William McGuiness, Peter L. Simmons, Robert C. Schwenkel and John E. Sorkin
The purpose of this paper is to explain the implications of a June 11, 2008 decision by the US District Court for the Southern District of New York in CSX Corp. v. The Children's…
Abstract
Purpose
The purpose of this paper is to explain the implications of a June 11, 2008 decision by the US District Court for the Southern District of New York in CSX Corp. v. The Children's Investment Fund Management (UK) LLP concerning beneficial ownership and reporting obligations under Section 13(d) of the Securities Exchange Act of 1934 for long parties to cash‐settled total return equity swaps.

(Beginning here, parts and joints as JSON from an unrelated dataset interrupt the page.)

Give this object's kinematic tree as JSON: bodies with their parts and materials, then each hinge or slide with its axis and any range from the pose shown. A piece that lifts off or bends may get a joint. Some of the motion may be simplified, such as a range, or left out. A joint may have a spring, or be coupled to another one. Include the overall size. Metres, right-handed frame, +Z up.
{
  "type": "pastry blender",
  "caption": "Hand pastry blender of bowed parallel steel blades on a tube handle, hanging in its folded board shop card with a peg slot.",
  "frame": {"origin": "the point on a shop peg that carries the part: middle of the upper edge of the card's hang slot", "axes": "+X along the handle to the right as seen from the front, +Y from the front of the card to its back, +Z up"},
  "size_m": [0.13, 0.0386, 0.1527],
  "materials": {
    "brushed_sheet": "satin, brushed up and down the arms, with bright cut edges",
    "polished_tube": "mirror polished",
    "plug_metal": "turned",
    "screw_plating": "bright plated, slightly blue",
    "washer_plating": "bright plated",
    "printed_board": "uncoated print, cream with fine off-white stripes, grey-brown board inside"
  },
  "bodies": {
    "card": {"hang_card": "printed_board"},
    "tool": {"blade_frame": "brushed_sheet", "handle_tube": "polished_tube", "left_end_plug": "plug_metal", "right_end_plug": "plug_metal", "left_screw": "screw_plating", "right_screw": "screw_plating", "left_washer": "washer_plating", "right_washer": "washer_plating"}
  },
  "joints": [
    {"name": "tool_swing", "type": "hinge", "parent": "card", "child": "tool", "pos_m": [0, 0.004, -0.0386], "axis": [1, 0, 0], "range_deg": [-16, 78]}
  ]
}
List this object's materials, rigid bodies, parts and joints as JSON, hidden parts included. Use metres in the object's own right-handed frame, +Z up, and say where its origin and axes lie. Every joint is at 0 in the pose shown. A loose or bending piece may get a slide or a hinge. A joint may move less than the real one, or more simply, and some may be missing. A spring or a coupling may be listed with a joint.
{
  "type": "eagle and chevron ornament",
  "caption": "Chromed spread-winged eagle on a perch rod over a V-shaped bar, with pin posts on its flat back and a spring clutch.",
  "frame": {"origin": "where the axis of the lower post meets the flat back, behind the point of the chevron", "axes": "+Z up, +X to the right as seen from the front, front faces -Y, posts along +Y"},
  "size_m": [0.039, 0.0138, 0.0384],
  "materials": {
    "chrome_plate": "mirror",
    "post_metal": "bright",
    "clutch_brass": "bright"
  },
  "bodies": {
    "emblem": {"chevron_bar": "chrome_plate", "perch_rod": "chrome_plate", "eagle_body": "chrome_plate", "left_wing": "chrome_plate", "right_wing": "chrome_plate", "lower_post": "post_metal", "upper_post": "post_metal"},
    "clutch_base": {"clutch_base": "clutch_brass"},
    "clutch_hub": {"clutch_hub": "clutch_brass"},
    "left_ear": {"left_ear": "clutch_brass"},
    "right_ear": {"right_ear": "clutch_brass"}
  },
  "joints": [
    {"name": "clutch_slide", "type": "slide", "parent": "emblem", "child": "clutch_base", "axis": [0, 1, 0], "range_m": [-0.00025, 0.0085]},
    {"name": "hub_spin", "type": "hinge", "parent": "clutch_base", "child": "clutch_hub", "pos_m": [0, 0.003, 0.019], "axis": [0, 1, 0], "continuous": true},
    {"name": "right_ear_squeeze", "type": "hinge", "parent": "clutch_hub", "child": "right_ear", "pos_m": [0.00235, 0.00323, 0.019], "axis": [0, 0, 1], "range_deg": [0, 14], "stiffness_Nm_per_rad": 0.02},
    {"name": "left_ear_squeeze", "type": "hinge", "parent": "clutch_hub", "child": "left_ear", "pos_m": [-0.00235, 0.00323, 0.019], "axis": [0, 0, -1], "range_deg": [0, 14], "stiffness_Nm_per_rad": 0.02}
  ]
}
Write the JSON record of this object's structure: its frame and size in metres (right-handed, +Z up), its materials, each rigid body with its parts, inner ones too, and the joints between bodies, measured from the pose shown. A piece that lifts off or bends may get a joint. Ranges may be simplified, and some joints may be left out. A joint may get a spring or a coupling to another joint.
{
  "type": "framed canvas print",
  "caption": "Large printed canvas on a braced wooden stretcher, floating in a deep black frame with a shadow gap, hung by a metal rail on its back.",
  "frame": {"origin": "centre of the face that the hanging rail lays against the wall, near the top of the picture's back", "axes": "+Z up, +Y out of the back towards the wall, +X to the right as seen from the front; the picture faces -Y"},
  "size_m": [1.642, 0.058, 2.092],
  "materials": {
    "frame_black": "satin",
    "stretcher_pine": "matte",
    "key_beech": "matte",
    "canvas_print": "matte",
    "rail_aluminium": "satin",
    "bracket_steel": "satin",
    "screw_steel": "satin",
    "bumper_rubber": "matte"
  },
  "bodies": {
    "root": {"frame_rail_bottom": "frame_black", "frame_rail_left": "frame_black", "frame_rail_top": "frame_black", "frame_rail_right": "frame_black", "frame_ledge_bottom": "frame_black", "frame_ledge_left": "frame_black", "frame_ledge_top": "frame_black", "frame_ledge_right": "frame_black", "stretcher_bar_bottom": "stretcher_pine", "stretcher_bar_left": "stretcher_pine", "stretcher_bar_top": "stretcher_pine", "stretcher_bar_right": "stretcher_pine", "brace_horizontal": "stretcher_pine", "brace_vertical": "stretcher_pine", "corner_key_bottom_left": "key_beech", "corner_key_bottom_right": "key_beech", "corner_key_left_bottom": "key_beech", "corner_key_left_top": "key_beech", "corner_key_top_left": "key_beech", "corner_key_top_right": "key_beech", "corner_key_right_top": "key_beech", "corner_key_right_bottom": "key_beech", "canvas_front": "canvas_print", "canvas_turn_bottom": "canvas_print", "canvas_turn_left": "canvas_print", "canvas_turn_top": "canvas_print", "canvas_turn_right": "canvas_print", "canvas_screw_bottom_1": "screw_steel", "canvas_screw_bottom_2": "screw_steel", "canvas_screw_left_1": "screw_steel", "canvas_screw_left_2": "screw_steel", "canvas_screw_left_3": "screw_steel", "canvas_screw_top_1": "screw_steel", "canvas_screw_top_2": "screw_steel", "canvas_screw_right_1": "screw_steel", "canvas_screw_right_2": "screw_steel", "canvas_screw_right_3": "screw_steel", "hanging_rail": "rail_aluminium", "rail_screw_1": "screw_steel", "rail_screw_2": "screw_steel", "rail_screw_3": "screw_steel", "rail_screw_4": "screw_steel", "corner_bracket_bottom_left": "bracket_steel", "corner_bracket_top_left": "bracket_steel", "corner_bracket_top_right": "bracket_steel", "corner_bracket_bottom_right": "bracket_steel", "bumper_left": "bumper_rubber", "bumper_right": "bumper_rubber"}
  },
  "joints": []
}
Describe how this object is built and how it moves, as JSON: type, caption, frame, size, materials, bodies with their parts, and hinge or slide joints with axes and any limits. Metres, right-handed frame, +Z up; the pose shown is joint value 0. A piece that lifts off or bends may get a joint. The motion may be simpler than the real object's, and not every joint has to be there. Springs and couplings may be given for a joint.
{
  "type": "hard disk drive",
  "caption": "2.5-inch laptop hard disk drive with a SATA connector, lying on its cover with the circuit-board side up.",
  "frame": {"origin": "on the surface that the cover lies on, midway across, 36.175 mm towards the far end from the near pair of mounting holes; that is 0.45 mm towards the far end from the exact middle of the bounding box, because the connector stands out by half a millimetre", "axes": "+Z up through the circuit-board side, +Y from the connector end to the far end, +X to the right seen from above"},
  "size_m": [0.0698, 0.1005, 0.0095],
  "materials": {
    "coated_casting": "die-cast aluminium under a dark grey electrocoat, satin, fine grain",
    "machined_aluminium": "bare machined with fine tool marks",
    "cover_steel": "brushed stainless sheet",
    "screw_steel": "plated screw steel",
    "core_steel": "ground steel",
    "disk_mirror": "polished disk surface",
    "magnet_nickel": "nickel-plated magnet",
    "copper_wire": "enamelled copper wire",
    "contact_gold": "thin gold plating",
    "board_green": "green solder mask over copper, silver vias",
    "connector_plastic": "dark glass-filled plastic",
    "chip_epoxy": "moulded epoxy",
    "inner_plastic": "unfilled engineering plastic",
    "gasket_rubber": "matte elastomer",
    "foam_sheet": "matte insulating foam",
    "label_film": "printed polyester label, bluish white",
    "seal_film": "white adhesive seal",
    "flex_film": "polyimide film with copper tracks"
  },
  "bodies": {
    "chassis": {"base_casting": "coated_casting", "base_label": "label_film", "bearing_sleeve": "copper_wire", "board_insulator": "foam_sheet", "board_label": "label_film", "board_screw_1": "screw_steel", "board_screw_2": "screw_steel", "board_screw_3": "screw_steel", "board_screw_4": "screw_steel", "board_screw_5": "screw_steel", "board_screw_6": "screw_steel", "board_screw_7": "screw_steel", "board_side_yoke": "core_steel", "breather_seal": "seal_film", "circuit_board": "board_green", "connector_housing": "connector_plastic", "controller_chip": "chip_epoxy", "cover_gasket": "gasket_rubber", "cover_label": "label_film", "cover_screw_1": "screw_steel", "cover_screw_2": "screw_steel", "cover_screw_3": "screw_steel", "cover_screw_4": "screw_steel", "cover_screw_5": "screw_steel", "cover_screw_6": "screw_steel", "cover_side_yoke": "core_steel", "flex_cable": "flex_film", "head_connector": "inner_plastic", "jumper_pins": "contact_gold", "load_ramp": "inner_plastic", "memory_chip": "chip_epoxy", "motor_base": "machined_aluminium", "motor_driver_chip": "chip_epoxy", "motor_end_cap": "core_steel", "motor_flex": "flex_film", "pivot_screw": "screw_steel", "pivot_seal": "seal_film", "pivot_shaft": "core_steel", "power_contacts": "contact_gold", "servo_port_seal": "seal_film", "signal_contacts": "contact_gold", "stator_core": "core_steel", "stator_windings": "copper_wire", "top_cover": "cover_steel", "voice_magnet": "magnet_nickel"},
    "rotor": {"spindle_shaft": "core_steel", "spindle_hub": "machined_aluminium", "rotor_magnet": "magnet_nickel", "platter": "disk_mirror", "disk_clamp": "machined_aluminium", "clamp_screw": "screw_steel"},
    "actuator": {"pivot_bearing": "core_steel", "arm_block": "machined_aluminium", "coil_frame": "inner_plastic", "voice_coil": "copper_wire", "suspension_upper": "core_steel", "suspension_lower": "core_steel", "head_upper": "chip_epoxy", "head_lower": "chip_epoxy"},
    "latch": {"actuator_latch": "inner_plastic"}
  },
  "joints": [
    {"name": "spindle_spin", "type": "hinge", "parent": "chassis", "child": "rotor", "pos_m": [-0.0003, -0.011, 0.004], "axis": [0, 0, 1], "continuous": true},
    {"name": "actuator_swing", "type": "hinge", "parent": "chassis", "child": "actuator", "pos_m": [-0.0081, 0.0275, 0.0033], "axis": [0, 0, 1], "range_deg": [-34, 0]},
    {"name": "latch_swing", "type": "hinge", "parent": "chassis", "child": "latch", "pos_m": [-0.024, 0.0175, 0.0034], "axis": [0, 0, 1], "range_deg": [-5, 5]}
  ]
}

Design/methodology/approach
The paper summarizes the decision, discusses the court's analysis as written by Judge Lewis A. Kaplan, notes the court's limitation of its ruling to the facts of the case, explains why two funds that “compare notes” may be considered a group, discusses the permanent injunction against the defendants enjoining them from future violations of Section 13(d), and analyzes the implications of the judge's decision.
Findings
A new decision by the federal district court in New York creates uncertainty regarding whether the long party to a cash‐settled total return equity swap will be deemed to beneficially own the publicly traded reference security for purposes of Section 13(d) of the Securities Exchange Act of 1934. Holders of cash‐settled total return swaps have historically relied on the absence of the legal right to vote or dispose of the reference security as a basis not to file a 13D with respect to the shares referenced in those swap contracts. The new decision casts doubt on that reasoning, and finds that an investor that consciously structured its swap contracts to try to end‐run its otherwise applicable reporting obligations was deemed to beneficially own the shares subject to the swaps, and accordingly had violated Section 13(d) by failing to file a Schedule 13D in the required time.
Practical implications
The ruling is important for financial institutions and investors who deal in derivatives such as equity swaps and who must determine whether and when reporting under Section 13(d) is required.
Originality/value
The paper is an analysis and provides guidance by experienced securities lawyers.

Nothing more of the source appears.